Practical application:  While performing mite washes today, my son Eric told me today that he prefers the scent of Dawn Lemon Essence over Lavender.  I’m sure that this will be yet another subject of debate for beekeepers.

It takes only minutes to monitor your hives for varroa. You’ll enjoy healthier and more productive colonies if you maintain a low level of this virus vector in your colonies at all times.

Updates: Mites drop more slowly in detergent/water, so if you use my two-cup design for mite washing, be sure to lift the screened cup out slowly.  We find that most mites have already dropped within a minute, even without agitation.  I have not yet had the opportunity to quantify how little agitation is actually required.



[1] I’ve recently updated the model to make it more user friendly. Download it at https://scientificbeekeeping.com/randys-varroa-model/

[2] https://arstechnica.com/science/2020/02/physicists-determine-the-optimal-soap-recipe-for-blowing-gigantic-bubbles/

[3] De Jong, D, et al (1982) A comparative analysis of shaking solutions for the detection of Varroa jacobsoni on adult honeybees. Apidologie 13(3): 297-306.

[4] Rinderer, TE, et al (2004) Re-examination of the accuracy of a detergent solution for varroa mite detection. American Bee Journal 144(7):560-562.

[5] They are both anionic surfactants, having a negatively-charged oxygen molecule from the sulfate at the end of a carbon chain. Although they work well to “dissolve” fats into water, I suspect that it is their foaming action that is important.

[6] Bondi, CAM, et al (2015) Human and environmental toxicity of sodium lauryl sulfate (SLS): Evidence for safe use in household cleaning products. Environ Health Insights 9: 27–32. doi: 10.4137/EHI.S31765

[7] https://scientificbeekeeping.com/an-improved-but-not-yet-perfect-varroa-mite-washer/

[8] https://extension.colostate.edu/topic-areas/insects/insect-control-soaps-and-detergents-5-547/

[9] Ewan M Campbell, EW, et al (2010) Gene-knockdown in the honey bee mite Varroa destructor by a non-invasive approach: studies on a glutathione S-transferase. Parasites & Vectors 3: 73.

[10] Vesco, U & G Guido (2014) Sugar shaking for varroa monitoring: verifying repeatability, mite recovery rate and bee sample precision. 3rd World Symposium of Organic Beekeeping.

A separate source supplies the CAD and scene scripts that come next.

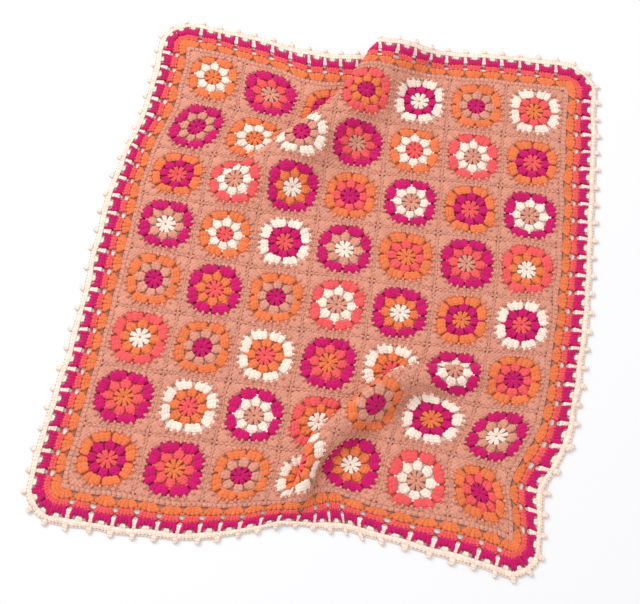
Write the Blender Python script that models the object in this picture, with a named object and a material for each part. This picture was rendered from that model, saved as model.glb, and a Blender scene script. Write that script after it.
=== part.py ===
"""Granny square blanket, 7 by 8 squares with a shell border and a picot edging, lying loose
with two diagonal folds.  The cloth is planned flat, cut into its pieces, and then laid.
Metres, +Z up, origin under the middle of the laid blanket, +Y towards its top edge."""

from collections import namedtuple
from math import cos, pi, radians, sin

import bmesh
import bpy
import numpy as np

# Flat plan of the blanket
SQUARE = 0.090                      # one granny square with its joining round
COLUMNS, ROWS = 7, 8
HALF_X = SQUARE * COLUMNS / 2       # half of the joined squares
HALF_Y = SQUARE * ROWS / 2
SHELLS_X, SHELLS_Y = 22, 24         # border shells along a short and along a long side
CORNER_FANS = 4                     # wider shells that turn each corner
SHEET = 0.003                       # thickness of the crochet
JOIN_GAP = 0.0004                   # between one piece and the next
FOLD_GAP = 0.0013                   # the same where a fold lifts and twists the join

# Widths out from the edge of the joined squares
BASE_ROUND = 0.006                  # plain round worked round the joined squares
INNER_HOLES = (0.0176, 0.0236)      # first row of gaps between the shells
OUTER_HOLES = (0.0272, 0.0316)      # second row
SHELL_ROUND = 0.042                 # end of the shells
EDGING_VALLEY = 0.050               # between two picots
PICOT_TIP = 0.057
INNER_WIDTH, OUTER_WIDTH = 0.0098, 0.0066     # of a gap in each row
PICOT_FOOT = 0.0045                 # half of a picot's width at its foot

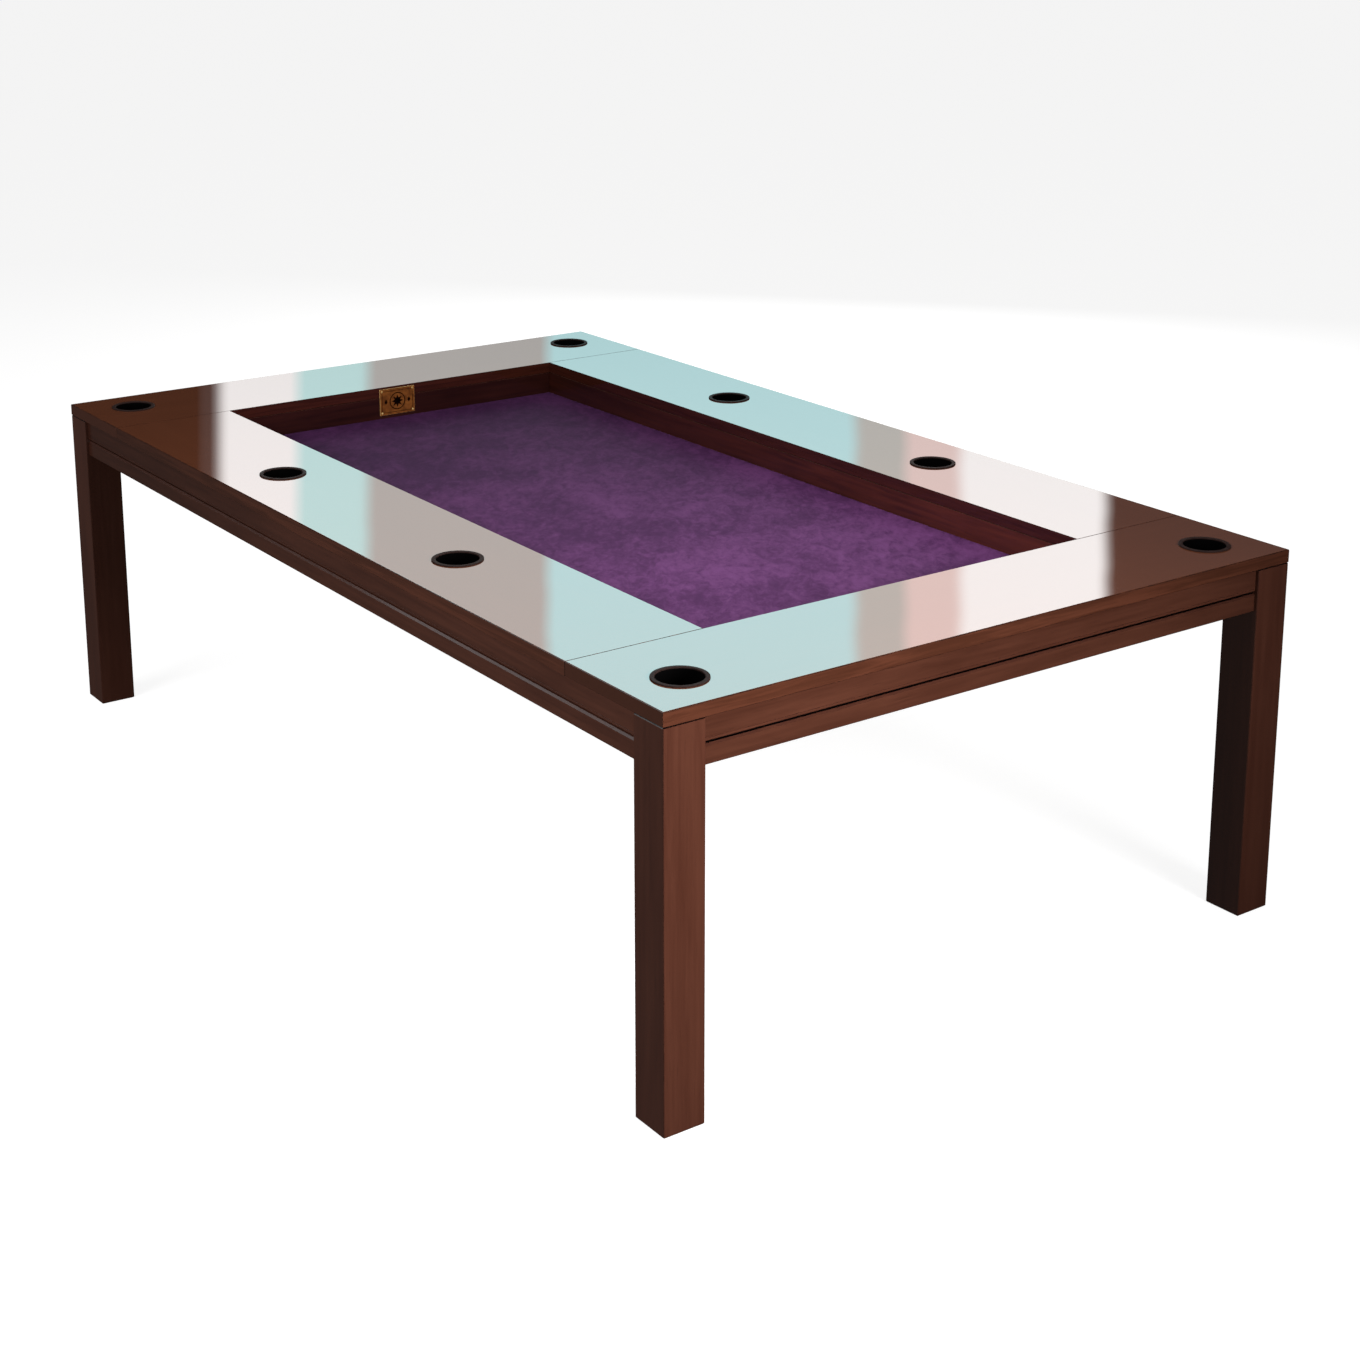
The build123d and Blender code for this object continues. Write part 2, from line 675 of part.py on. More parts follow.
with BuildPart() as plaque_screws:
    heads = [Plane(origin=(-VAULT_X + PLAQUE_T, y, z), z_dir=(1, 0, 0)) for y, z in plaque_screw_points()]
    for head in heads:
        with BuildSketch(head):
            Circle(PLAQUE_HEAD_R)
        extrude(amount=PLAQUE_HEAD_T)
        with BuildSketch(head):
            Circle(PLAQUE_SCREW_R)
        extrude(amount=PLAQUE_T - PLAQUE_SCREW_LENGTH)
    fillet(plaque_screws.faces().group_by(Axis.X)[-1].edges(), PLAQUE_HEAD_ROUND)
    for head in heads:
        with BuildSketch(head.offset(PLAQUE_HEAD_T - PLAQUE_SLOT_DEPTH)):
            Rectangle(2 * PLAQUE_HEAD_R, PLAQUE_SLOT_W)
        extrude(amount=PLAQUE_SLOT_DEPTH, mode=Mode.SUBTRACT)
save(plaque_screws, "plaque_screws")


# ---- cup inserts: turned cups with a rolled flange that rests on the border ----

CUP_AXES = [
    *side_cups(-1),
    corner_cups(1)[0],
    corner_cups(1)[1],
    *reversed(side_cups(1)),
    corner_cups(-1)[1],
    corner_cups(-1)[0],
]

for number, (x, y) in enumerate(CUP_AXES, start=1):
    with BuildPart() as cup:
        with BuildSketch(Plane(origin=(x, y, HEIGHT), x_dir=(1, 0, 0), z_dir=(0, -1, 0))) as section:
            with BuildLine():
                Polyline(
                    (0, -CUP_DEPTH),
                    (CUP_R, -CUP_DEPTH),
                    (CUP_R, 0),
                    (CUP_FLANGE_R, 0),
                    (CUP_FLANGE_R, CUP_FLANGE_T),
                    (CUP_BORE_R, CUP_FLANGE_T),
                    (CUP_BORE_R, CUP_BASE_T - CUP_DEPTH),
                    (0, CUP_BASE_T - CUP_DEPTH),
                    close=True,
                )
            make_face()
            fillet(section.vertices().group_by(Axis.Y)[-1], CUP_LIP)
            low_corners = section.vertices().filter_by(lambda v: v.X > 0 and v.Y < -CUP_DEPTH / 2)
            fillet(low_corners, CUP_BASE_ROUND)
        revolve(axis=Axis((x, y, 0), (0, 0, 1)))
    save(cup, f"cup_insert_{number}")
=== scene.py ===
import math

import bmesh
import bpy
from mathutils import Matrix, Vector, noise


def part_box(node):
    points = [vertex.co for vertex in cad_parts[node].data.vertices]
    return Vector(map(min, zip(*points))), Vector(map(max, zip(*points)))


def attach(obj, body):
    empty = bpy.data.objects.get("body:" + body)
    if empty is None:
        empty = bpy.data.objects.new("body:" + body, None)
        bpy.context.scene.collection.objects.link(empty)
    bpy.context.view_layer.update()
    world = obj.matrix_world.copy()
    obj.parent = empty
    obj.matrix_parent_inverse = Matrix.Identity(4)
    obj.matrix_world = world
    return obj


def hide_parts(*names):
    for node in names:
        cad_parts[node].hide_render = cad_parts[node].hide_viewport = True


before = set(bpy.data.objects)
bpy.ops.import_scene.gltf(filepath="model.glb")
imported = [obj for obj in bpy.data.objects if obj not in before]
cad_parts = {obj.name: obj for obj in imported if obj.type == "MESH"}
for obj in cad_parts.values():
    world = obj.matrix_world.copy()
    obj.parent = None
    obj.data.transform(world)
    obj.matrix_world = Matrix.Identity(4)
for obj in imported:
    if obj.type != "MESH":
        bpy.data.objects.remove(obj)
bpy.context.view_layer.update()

# ---- camera: a long view of the front right corner, from a little above the border ----
CAMERA_AT = (4.0874, -2.7256, 2.1074)
CAMERA_AZIMUTH = math.radians(54.512)
CAMERA_ELEVATION = math.radians(13.840)
CAMERA_LENS = 60.896  # mm, on a sensor 36 mm wide
CAMERA_SHIFT_Y = -0.20
FORWARD = Vector((-math.sin(CAMERA_AZIMUTH), math.cos(CAMERA_AZIMUTH), 0.0))  # in plan, the way it looks

# ---- cloth ----
NAP_WAVE = 0.00025  # height of the slow swells left by stretching the cloth by hand
BRUSH_TURN = math.radians(144)  # direction that the nap was brushed in
BRUSH_STRETCH = 1.7
LEFT_END_PAINTED_SHADE = (0.32, 0.26, 0.29, 1.0)  # painted shade: tint that the cloth's colour is multiplied by at its left end, which was seen darker
CLOTH_STEP = 0.0095  # spacing of the cloth's mesh
EDGE_STEPS = (0.0006, 0.0014, 0.0025, 0.004)  # its closer rows, measured in from the edges
EDGE_ROLL = 0.004  # width over which the cloth turns down along the walls
EDGE_DROP = 0.0006  # how far it turns down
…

[11] Macedo, P, J Wu & M Ellis (2002) Using inert dusts to detect and assess varroa infestations in honey bee colonies, Journal of Apicultural Research, 41(1-2): 3-7.

[12] Flores, JM, et al (2015 ) Reliability of the main field diagnostic methods of Varroa in honey bee colonies. Archivos de Zootecnia 64(246): 161-165.

[13] Thanks to Dr. David De Jong for personal communication regarding details of his study.